Identification with faith is also growing. In the U.S., a Harvard University poll found that the proportion of Gen Zers identifying as Catholic rose from about 15 percent to about 21 percent between 2022 and 2023.

More broadly, Barna’s research into teens (aged 13‑17) shows that roughly 65 percent identify as Christian in the U.S., and two‑thirds globally have moderate to high spiritual openness.

Where practice is concerned, there is evidence that many young Catholics are engaging more with sacraments, attending Mass, and even participating in confession.

In Poland, for example, surveys of Gen Z Catholics show a substantial number attend Mass weekly or on Sundays and holidays.

Though not all are strictly regular attenders, a fairly large segment participates in religious rites more often than might have been assumed given wider European secular trends.

Motivation Behind the Return to Faith

Much of the renewed interest appears tied to emotional, existential and social needs. A sense of loneliness and uncertainty about the future is being raised frequently in studies of Gen Z.

Many young people are searching for meaning, purpose, and stable community in a world that feels fragmented and fast‑changing.

Faith communities offering authenticity, tradition, relationships, mentorship, and a tangible sense of belonging are particularly appealing.

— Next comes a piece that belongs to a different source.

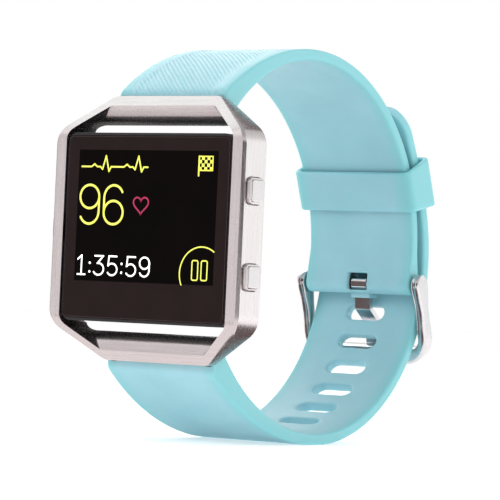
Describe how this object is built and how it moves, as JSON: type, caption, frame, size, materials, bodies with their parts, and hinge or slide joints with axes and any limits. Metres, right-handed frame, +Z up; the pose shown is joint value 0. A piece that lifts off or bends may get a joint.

Young people seem drawn not only to worship, but to faith lived out in service, moral clarity, and communal life. Some are dissatisfied with purely nominal identity, they want faith to be real in daily life.

Catholicism Among Gen Z

Catholicism appears to be growing in appeal among young people in several regions. In the U.S., identification with Catholic faith among Gen Z rose significantly in recent years.

In the UK, Catholics now outnumber Anglicans among younger churchgoers (under 35s) in terms of church attendance and commitment.

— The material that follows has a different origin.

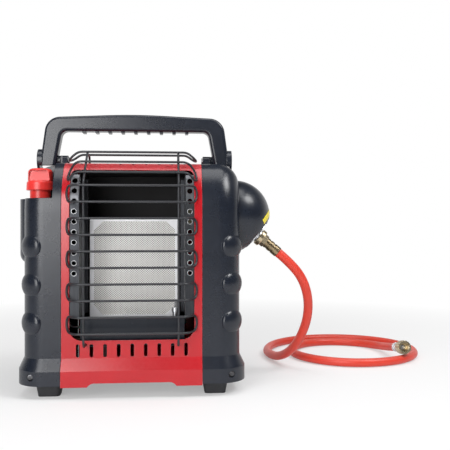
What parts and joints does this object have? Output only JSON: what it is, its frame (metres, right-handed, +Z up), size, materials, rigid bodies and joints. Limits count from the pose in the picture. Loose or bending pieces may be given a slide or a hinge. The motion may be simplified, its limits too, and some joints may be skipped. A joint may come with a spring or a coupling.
{
  "type": "portable propane heater",
  "caption": "Portable propane heater: radiant tile burner behind a wire guard, red steel case between moulded sides, folding handle, gas knob, swivel regulator and supply hose.",
  "frame": {"origin": "on the floor, under the middle of the heater's own box, the free hose left out", "axes": "+X to the right seen from the front, towards the regulator; +Y to the rear; +Z up"},
  "size_m": [0.6305, 0.414, 0.381],
  "materials": {
    "red_panel": "glossy red powder coat",
    "case_plastic": "fine moulded texture, satin blue grey black",
    "black_steel": "black heat proof paint",
    "plain_steel": "plain pressed steel",
    "screw_steel": "dark zinc",
    "foot_rubber": "matt black rubber",
    "guard_wire": "satin black coated wire",
    "dark_reflector": "heat darkened steel with bright cut edges",
    "bright_steel": "bright folded steel",
    "tile_ceramic": "off white perforated ceramic",
    "white_ceramic": "white glazed insulator",
    "brass": "turned brass, slightly dulled",
    "valve_aluminium": "cast and machined aluminium",
    "tube_metal": "drawn tube",
    "knob_red": "satin coral red",
    "black_part": "black moulded part",
    "hose_rubber": "orange red rubber hose",
    "ferrule_steel": "plated crimped sleeve"
  },
  "bodies": {
    "case": {"front_panel": "red_panel", "rear_panel": "red_panel", "left_housing": "case_plastic", "right_housing": "case_plastic", "base_pan": "black_steel", "burner_box": "black_steel", "lower_plate": "black_steel", "valve_bracket": "plain_steel", "orifice_bracket": "plain_steel", "skirt_screws": "screw_steel", "foot_screws": "screw_steel", "rear_screws": "screw_steel", "handle_pins": "screw_steel", "foot_front_left": "foot_rubber", "foot_front_right": "foot_rubber", "foot_rear_left": "foot_rubber", "foot_rear_right": "foot_rubber", "wire_guard": "guard_wire", "left_reflector": "dark_reflector", "right_reflector": "dark_reflector", "burner_frame": "bright_steel", "ceramic_tile": "tile_ceramic", "burner_plenum": "plain_steel", "mixing_tube": "plain_steel", "main_orifice": "brass", "pilot_burner": "bright_steel", "thermocouple": "plain_steel", "igniter_electrode": "white_ceramic", "gas_valve": "valve_aluminium", "knob_spring": "plain_steel", "piezo_igniter": "black_part", "tip_over_switch": "black_part", "swivel_fitting": "brass", "supply_tube": "tube_metal", "burner_tube": "tube_metal", "pilot_tube": "tube_metal", "gas_hose": "hose_rubber", "end_ferrule": "ferrule_steel"},
    "handle": {"handle": "case_plastic"},
    "stem": {"valve_stem": "plain_steel"},
    "knob": {"knob": "knob_red"},
    "regulator": {"regulator_cover": "case_plastic", "regulator_body": "valve_aluminium", "inlet_plate": "valve_aluminium", "hose_nut": "brass", "hose_ferrule": "brass"},
    "bottle_nut": {"bottle_nut": "brass"}
  },
  "joints": [
    {"name": "handle_fold", "type": "hinge", "parent": "case", "child": "handle", "pos_m": [-0.02616, 0.02449, 0.316], "axis": [-1, 0, 0], "range_deg": [0, 90]},
    {"name": "knob_push", "type": "slide", "parent": "case", "child": "stem", "axis": [0, 0, -1], "range_m": [0, 0.004], "stiffness_N_per_m": 3000, "deforming": ["knob_spring"]},
    {"name": "knob_turn", "type": "hinge", "parent": "stem", "child": "knob", "pos_m": [-0.15516, -0.00751, 0.259], "axis": [0, 0, 1], "range_deg": [0, 200]},
    {"name": "regulator_swivel", "type": "hinge", "parent": "case", "child": "regulator", "pos_m": [0.11434, 0.00449, 0.2375], "axis": [1, 0, 0], "range_deg": [0, 90], "deforming": ["gas_hose"]},
    {"name": "bottle_nut_spin", "type": "hinge", "parent": "case", "child": "bottle_nut", "pos_m": [0.3988, 0.10275, 0.02663], "axis": [0.0123, -0.985, 0.1724], "continuous": true}
  ]
}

Young people are drawn to Catholicism for its rituals, its sense of history and continuity, and the stability of its moral teachings, although some also express struggles with institutional trust, wanting authenticity and transparency.

Shifts in Moral Attitudes and Traditional Values

With this return to faith, there appears to be a partial shift back toward more traditional Christian moral values among Gen Z.

Studies and reports suggest that many young people are reexamining liberal social norms around issues like abortion, marital and sexual ethics, gender identity, and the role of religious belief in public life.

Some are moving away from progressive social positions or are more open to traditional stances. However, this is not uniform, Gen Z remains diverse in views, and many continue to value pluralism and personal freedom.

In addition, many young Christians express a desire for morality to be rooted in more than cultural trends.

They often say they want coherence between belief and behavior. Rituals, tradition, confession, prayer, church fellowship are not just symbols; they are meaningful practices in anchoring moral life.

Challenges and Nuances

Despite the positive trends, there are caveats. Many young people identify as Christians without making what researchers call a personal commitment to follow Jesus Christ, it can remain more of a cultural or inherited identity.

Also, spiritual openness tends to decrease from teenage years into early adulthood, as other pressures, secular influences, or competing worldviews enter more strongly.

In some European contexts, despite being Catholic by heritage or identification, many Gen Z Catholics hold views that diverge significantly from official Church teachings on moral issues.

So while practices like Mass attendance are increasing among some, there is still a gap between belief, identity, and full alignment with doctrine in many cases.

Implications for the Future

The return to faith among Gen Z has implications for churches, religious movements, and broader society. For faith communities, there is an opportunity to engage the youngest adults by offering authenticity, mentorship, community, moral clarity, and spiritual formation.

This generation seems less impressed by ritual alone and more drawn to lived faith, what faith does in daily life. For policymakers, educators, and social institutions, the faith resurgence could influence debates about ethics, education, social welfare, mental health, and public life.

If this trend holds, Gen Z’s return to Christianity and Catholicism may help stabilize, or even reverse, some of the declines in religious affiliation seen in recent decades.

But sustaining this will likely depend on how well religious institutions adapt to what younger people are seeking: genuine relationship, transparent leadership, meaningful practice, and spaces where doubt, sincerity, and community coexist.